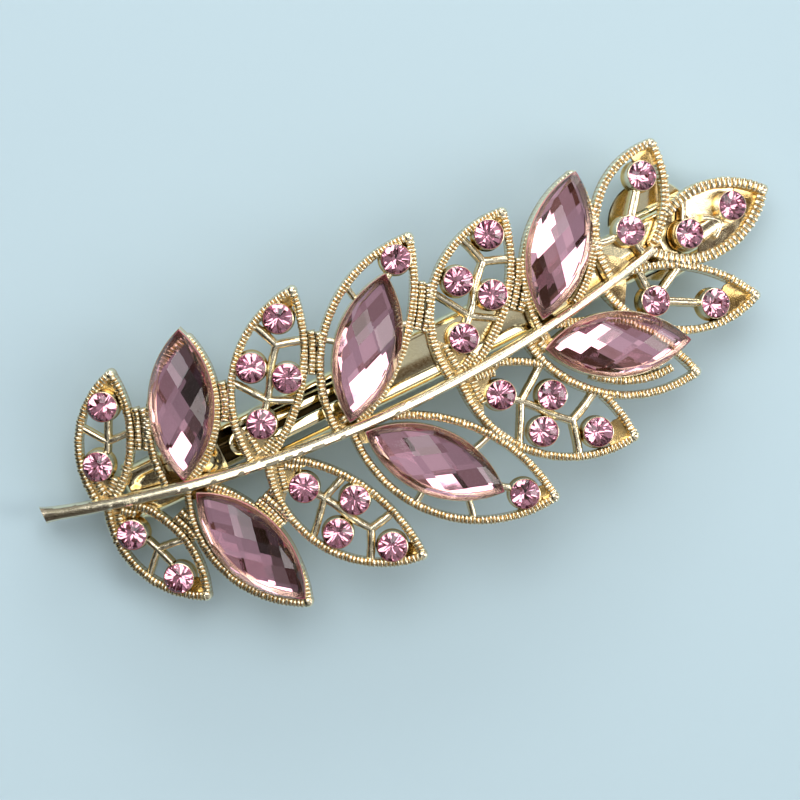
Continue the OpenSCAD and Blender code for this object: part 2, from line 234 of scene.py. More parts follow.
class Shape:
    """Vertices and faces of one piece, with each vertex's painted light: 0 is painted shade in the hollows, 1
    is lit on the crests.
    """

    def __init__(self):
        self.points = []
        self.tones = []
        self.faces = []

    def add(self, points, faces, tones=None):
        first = len(self.points)
        self.points.extend(map(tuple, points))
        # Unless given, the painted light follows height: lower points get more painted shade.
        if tones is None:
            tones = [min(1.0, max(0.0, (p[2] - LEAF_LOW) / (RIM_TOP - LEAF_LOW))) for p in points]
        self.tones.extend(tones)
        self.faces.extend([tuple(first + i for i in f) for f in faces])

    def loft(self, rings, tones=None):
        """A closed tube through rings of equally many points."""
        n = len(rings[0])
        faces = []
        for i in range(len(rings) - 1):
            for j in range(n):
                a, b = i * n + j, i * n + (j + 1) % n
                faces.append((a, b, b + n, a + n))
        faces.append(tuple(range(n - 1, -1, -1)))
        last = (len(rings) - 1) * n
        faces.append(tuple(range(last, last + n)))
        self.add([p for ring in rings for p in ring], faces, tones)

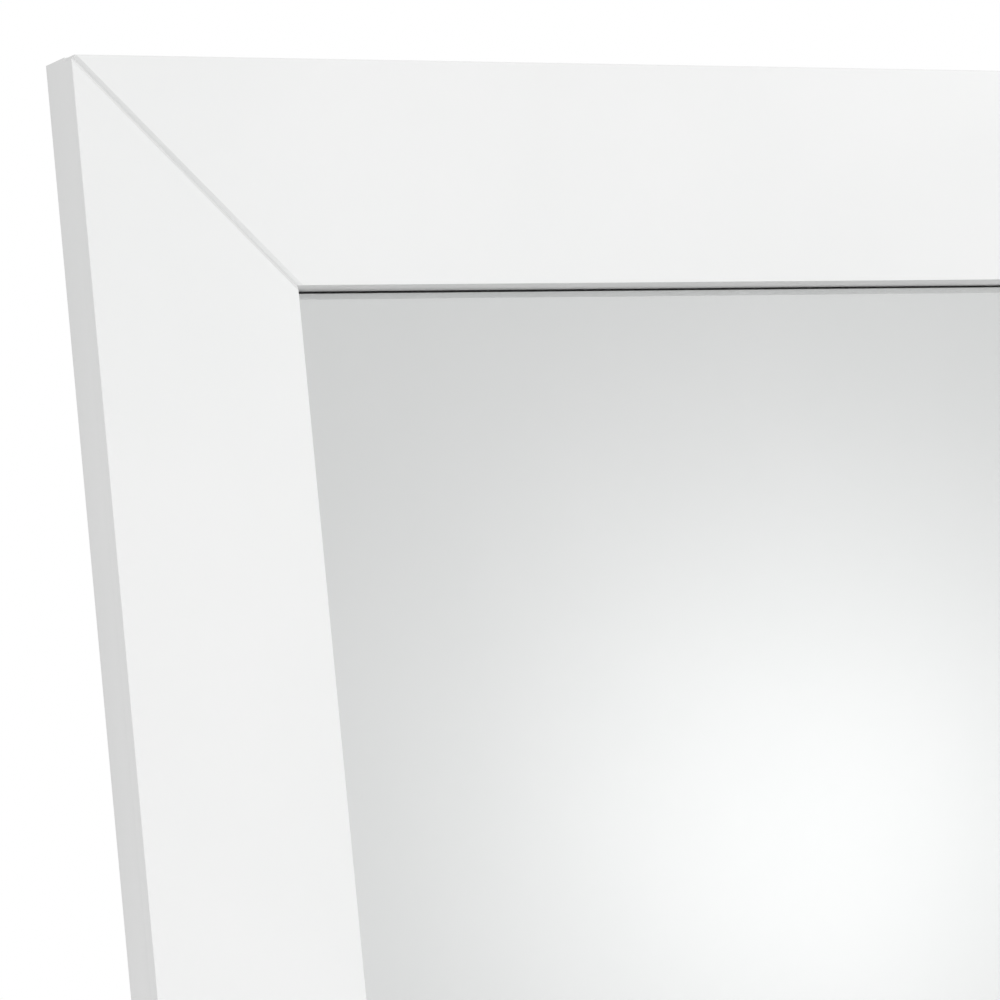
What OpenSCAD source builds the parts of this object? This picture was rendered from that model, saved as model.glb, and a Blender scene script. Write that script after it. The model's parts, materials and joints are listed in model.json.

■ Work instructions: Make a verbatim copy of every entry shown above.

■ Exercise response:
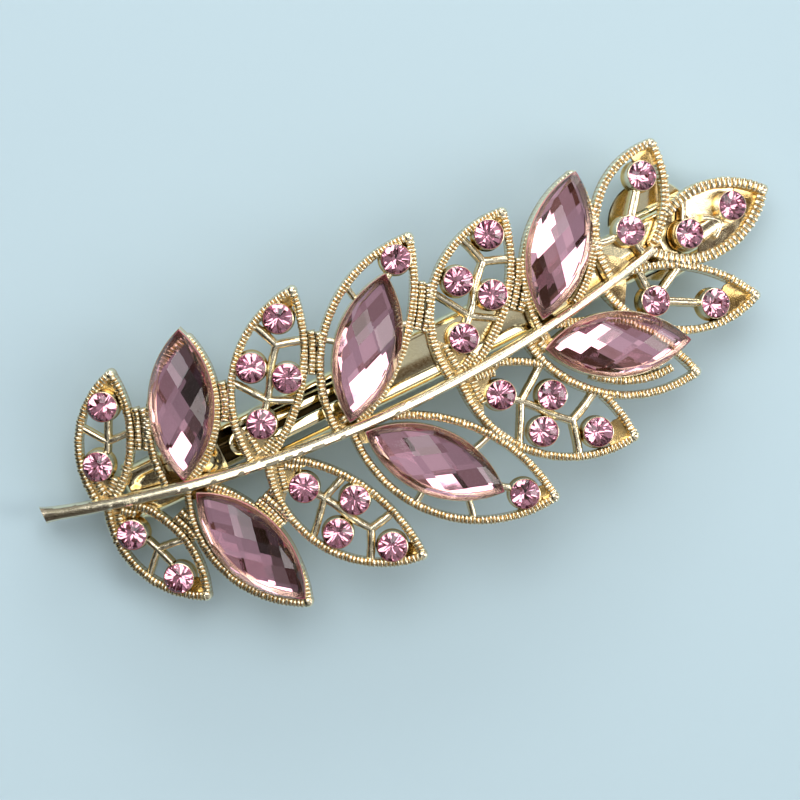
Continue the OpenSCAD and Blender code for this object: part 2, from line 234 of scene.py. More parts follow.
class Shape:
    """Vertices and faces of one piece, with each vertex's painted light: 0 is painted shade in the hollows, 1
    is lit on the crests.
    """

    def __init__(self):
        self.points = []
        self.tones = []
        self.faces = []

    def add(self, points, faces, tones=None):
        first = len(self.points)
        self.points.extend(map(tuple, points))
        # Unless given, the painted light follows height: lower points get more painted shade.
        if tones is None:
            tones = [min(1.0, max(0.0, (p[2] - LEAF_LOW) / (RIM_TOP - LEAF_LOW))) for p in points]
        self.tones.extend(tones)
        self.faces.extend([tuple(first + i for i in f) for f in faces])

    def loft(self, rings, tones=None):
        """A closed tube through rings of equally many points."""
        n = len(rings[0])
        faces = []
        for i in range(len(rings) - 1):
            for j in range(n):
                a, b = i * n + j, i * n + (j + 1) % n
                faces.append((a, b, b + n, a + n))
        faces.append(tuple(range(n - 1, -1, -1)))
        last = (len(rings) - 1) * n
        faces.append(tuple(range(last, last + n)))
        self.add([p for ring in rings for p in ring], faces, tones)

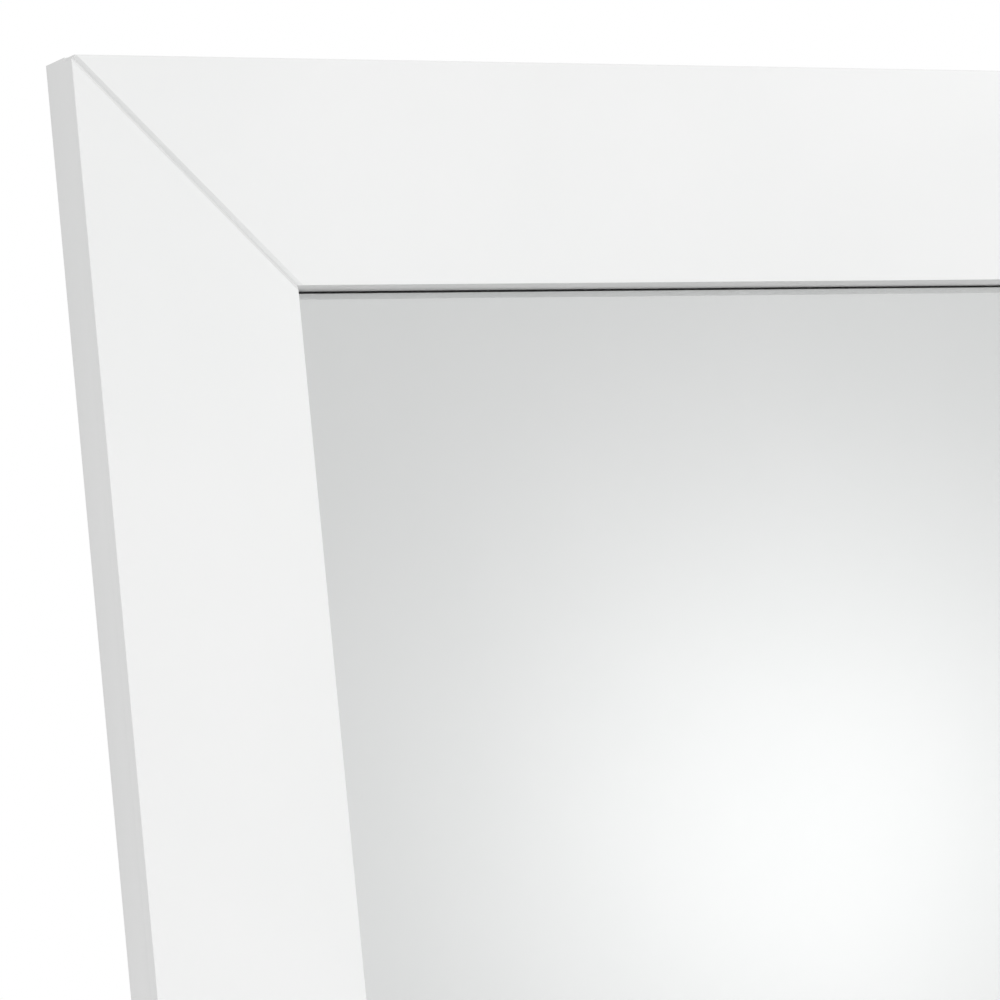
What OpenSCAD source builds the parts of this object? This picture was rendered from that model, saved as model.glb, and a Blender scene script. Write that script after it. The model's parts, materials and joints are listed in model.json.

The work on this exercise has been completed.